早稲田大学の入学式が終わると、俺は演劇サークルに入った。

 見学に行った日、高田馬場の居酒屋に誘われた。東京ハイになっていた俺は喜んでついていき、そのまま部員となった。

 だが、喜んでばかりはいられなかった。

 

 最初の数か月間、新入部員には「訓練」がある。言葉でしか知らなかったエチュードやインプロなどのトレーニングである。部員募集には「未経験者歓迎」とあったが、訓練期間経て最終的な入部意思を示した同期で、未経験者は俺だけだった。俺以外の1年生はみんな中学・高校時代に演劇部に所属している。その中には全国大会まで進んだ者も多く、演劇を通じて高校時代から知り合いとか、高校演劇界の有名人という者もいた。

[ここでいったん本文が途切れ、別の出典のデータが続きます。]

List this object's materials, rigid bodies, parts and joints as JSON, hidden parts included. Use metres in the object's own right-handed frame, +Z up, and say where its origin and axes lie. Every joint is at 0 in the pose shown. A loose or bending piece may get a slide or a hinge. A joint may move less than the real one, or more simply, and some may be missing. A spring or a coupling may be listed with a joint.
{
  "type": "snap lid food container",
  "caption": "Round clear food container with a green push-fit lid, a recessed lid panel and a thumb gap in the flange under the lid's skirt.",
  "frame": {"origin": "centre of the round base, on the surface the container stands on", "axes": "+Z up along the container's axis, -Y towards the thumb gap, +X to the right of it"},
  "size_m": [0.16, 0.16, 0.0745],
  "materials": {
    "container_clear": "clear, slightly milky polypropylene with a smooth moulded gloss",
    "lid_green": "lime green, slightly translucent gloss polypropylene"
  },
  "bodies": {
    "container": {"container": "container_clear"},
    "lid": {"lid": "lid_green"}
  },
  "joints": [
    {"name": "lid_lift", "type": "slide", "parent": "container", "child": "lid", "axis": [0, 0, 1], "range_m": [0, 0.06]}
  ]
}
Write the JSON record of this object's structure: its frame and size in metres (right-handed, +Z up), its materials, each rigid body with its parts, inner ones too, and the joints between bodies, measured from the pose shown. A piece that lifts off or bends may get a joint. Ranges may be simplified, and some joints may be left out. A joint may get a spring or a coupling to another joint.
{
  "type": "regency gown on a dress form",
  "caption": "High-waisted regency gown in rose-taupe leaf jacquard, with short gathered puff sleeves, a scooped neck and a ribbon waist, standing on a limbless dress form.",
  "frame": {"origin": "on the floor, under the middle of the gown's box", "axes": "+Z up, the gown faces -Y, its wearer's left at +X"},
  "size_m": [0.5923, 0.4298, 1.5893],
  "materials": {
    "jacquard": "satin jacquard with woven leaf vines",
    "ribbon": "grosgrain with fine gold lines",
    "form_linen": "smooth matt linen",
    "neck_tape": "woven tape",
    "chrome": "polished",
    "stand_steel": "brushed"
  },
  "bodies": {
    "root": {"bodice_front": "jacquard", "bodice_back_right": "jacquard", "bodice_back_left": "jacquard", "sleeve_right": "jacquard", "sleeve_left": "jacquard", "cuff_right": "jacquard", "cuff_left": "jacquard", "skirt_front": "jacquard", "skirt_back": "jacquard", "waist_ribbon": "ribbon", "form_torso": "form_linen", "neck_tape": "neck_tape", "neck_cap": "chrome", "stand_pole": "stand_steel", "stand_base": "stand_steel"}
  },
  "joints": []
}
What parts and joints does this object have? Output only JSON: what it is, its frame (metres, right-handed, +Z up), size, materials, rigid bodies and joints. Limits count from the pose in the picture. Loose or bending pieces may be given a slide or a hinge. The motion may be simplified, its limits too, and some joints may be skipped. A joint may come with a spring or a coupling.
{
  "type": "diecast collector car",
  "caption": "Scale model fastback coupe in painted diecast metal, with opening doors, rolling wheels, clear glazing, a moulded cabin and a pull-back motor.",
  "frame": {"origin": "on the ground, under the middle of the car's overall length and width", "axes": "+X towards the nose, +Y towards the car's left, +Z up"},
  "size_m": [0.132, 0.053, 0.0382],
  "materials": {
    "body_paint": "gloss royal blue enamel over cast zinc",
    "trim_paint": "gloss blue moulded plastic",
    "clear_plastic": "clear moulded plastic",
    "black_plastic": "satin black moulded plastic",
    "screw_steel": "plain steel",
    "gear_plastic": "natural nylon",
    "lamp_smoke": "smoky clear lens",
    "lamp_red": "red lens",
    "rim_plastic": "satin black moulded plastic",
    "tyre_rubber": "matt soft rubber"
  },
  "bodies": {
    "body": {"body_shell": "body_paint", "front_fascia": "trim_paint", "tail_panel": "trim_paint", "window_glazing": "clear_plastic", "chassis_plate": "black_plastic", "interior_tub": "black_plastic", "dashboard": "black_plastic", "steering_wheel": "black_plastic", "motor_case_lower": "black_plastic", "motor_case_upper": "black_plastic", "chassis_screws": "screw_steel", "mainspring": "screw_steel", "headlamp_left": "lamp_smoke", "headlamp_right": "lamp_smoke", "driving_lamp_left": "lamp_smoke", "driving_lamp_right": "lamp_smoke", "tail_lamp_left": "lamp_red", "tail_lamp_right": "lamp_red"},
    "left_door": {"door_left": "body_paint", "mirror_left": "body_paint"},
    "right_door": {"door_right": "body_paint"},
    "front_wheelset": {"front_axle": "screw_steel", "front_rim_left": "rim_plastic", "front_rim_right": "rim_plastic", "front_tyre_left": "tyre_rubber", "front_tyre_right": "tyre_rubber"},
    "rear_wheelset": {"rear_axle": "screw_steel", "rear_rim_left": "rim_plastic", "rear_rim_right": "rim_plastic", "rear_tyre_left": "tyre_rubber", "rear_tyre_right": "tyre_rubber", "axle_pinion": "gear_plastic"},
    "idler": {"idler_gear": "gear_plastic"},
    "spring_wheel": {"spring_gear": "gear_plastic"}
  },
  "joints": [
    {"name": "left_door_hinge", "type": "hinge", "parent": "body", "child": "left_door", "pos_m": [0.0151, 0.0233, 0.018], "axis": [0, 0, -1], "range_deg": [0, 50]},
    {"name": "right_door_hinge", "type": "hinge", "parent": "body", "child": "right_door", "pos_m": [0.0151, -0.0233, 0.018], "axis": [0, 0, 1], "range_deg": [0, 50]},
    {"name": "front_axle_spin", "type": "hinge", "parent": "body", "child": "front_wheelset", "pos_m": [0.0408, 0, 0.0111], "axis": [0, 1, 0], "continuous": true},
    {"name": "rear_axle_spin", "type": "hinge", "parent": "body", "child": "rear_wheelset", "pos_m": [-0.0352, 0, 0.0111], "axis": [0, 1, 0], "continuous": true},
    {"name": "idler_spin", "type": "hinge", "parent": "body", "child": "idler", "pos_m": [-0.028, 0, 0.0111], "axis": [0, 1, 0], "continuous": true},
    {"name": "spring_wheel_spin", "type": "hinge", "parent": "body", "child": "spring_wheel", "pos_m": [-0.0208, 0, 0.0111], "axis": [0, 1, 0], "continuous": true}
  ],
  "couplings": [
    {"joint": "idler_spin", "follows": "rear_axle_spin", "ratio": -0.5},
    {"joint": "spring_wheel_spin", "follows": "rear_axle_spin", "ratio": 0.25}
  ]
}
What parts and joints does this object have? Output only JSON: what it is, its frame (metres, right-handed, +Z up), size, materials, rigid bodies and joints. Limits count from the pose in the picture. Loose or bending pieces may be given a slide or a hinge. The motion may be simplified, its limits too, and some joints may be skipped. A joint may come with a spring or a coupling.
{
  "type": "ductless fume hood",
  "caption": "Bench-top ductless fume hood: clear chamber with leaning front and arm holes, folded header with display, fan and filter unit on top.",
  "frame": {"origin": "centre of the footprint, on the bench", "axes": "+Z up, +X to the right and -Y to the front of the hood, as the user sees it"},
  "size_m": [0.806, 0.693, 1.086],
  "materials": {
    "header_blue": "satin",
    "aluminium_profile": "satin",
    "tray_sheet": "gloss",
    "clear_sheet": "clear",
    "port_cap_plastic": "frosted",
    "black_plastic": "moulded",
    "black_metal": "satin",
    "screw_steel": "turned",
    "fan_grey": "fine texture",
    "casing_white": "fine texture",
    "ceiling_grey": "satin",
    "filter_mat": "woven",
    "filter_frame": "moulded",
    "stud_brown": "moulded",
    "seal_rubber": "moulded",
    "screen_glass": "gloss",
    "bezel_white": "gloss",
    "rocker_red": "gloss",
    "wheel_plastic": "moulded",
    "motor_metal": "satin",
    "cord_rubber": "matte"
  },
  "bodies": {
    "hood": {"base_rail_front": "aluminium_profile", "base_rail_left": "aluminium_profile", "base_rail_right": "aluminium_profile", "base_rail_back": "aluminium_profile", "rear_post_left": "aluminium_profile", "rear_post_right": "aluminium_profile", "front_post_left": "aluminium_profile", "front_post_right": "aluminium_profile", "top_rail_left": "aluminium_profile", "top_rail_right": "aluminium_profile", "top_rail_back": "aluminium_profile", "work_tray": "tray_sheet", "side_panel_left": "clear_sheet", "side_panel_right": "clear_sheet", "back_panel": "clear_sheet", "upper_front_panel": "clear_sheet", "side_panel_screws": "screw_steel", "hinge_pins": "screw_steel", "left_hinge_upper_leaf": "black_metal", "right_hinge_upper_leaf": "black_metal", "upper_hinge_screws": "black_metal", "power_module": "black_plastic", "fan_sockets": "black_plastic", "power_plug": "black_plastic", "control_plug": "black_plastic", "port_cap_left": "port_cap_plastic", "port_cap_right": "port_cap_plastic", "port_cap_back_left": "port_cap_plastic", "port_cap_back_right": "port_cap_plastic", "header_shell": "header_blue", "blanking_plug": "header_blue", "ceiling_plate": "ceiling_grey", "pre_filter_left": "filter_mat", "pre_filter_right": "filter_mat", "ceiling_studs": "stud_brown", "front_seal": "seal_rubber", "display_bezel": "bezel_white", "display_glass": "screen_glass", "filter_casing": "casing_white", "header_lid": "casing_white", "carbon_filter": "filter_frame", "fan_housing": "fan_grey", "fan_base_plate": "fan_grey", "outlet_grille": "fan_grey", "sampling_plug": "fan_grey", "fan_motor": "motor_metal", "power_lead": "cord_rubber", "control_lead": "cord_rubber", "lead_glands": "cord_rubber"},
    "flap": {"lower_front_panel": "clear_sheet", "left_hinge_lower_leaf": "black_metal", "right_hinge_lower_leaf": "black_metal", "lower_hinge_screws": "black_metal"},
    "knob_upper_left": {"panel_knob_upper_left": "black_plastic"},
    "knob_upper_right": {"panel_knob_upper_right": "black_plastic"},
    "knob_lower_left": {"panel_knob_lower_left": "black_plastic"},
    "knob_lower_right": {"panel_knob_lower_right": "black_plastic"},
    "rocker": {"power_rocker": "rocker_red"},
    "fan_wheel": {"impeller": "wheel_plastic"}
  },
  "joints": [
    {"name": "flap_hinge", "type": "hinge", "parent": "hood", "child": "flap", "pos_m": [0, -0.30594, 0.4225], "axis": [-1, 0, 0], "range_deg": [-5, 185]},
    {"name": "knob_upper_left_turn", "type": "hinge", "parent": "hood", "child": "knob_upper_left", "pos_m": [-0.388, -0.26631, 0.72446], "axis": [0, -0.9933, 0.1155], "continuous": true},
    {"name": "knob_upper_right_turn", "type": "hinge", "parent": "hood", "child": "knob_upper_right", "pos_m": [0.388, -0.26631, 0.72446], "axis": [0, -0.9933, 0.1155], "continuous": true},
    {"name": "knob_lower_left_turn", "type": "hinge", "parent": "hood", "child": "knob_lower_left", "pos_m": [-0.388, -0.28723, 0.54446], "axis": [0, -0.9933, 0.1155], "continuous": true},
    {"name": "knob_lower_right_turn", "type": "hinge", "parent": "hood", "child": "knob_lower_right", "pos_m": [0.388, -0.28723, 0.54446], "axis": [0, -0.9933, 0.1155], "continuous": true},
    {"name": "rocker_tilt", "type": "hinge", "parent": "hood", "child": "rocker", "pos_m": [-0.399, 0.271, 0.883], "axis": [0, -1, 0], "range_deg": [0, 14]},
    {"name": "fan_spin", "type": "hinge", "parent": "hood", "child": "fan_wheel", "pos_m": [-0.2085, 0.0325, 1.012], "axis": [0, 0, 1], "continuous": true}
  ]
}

 だからと言って、そういう経歴を鼻にかけることもなく、未経験者の俺にアドバイスをくれたり、居残り練習につきあってくれたりした。できるやつほど謙虚で普段は目立たない。しかし、役に入るとまばゆいばかりのオーラを放つ。ああ、これが本物なのだなと思った。

 

 1年生公演の脚本を書いたヤツもすごかった。

 俺は脚本書きには少し自信があった。高校の放送部でオリジナルテレビドラマの脚本・編集をして、その作品で全国大会に出ていたのだ。しかし、放送部の作品は時間にして8分程度のもの。演劇作品は最低でも60分である。俺にそんな筆力はなかった。

 

 東京都内の私立高校出身の同期は、高校時代にシェイクスピアに関する論文を書いていた。その高校では、高校3年生の時「卒業論文」を書くことになっていて、その時、シェイクスピア論を書いたというのだ。その論文を読ませてもらった。すばらしかった、そして打ちのめされた。

 

 俺の卒業した高校は、地元ではトップ進学校と言われている。そこではより偏差値の高い大学を目指すことが尊ばれ、高校3年生の授業の半分は受験対策に費やされていた。その頃、東京の私立高校では卒業論文の作成があり、そこでシェイクスピア論を書いて、一般入試で早稲田に進んでくるのだ。

 

 高校時代までに演劇の基礎を身に付け、シェイクスピア論を通じて自分の演劇理論を確立し、それを大学で実践しようとしている同期がいる。そんなすごい奴が「俺の高校は自称進学校でバカばっかりだ」という。東京都内の偏差値序列でいえば5番目以下だというのだ…。

 

 大学というのは、そこから演劇を始める場ではないようだ。

 高校までに技術を身に付け、そこで選ばれた者が舞台に立つのが大学という場らしい。高校時代にシェイクスピア論を書いた同期が、将来は英文専攻に進みシェイクスピア作品の翻訳の研究をしたいと楽しそうに語ると、そこから先輩や同期と演劇や翻訳についての議論が始まる。俺はそんな議論についていけない。

 

 俺は、早稲田に入った段階で人生の目的を半分果たし、燃え尽きつつあったのかもしれない。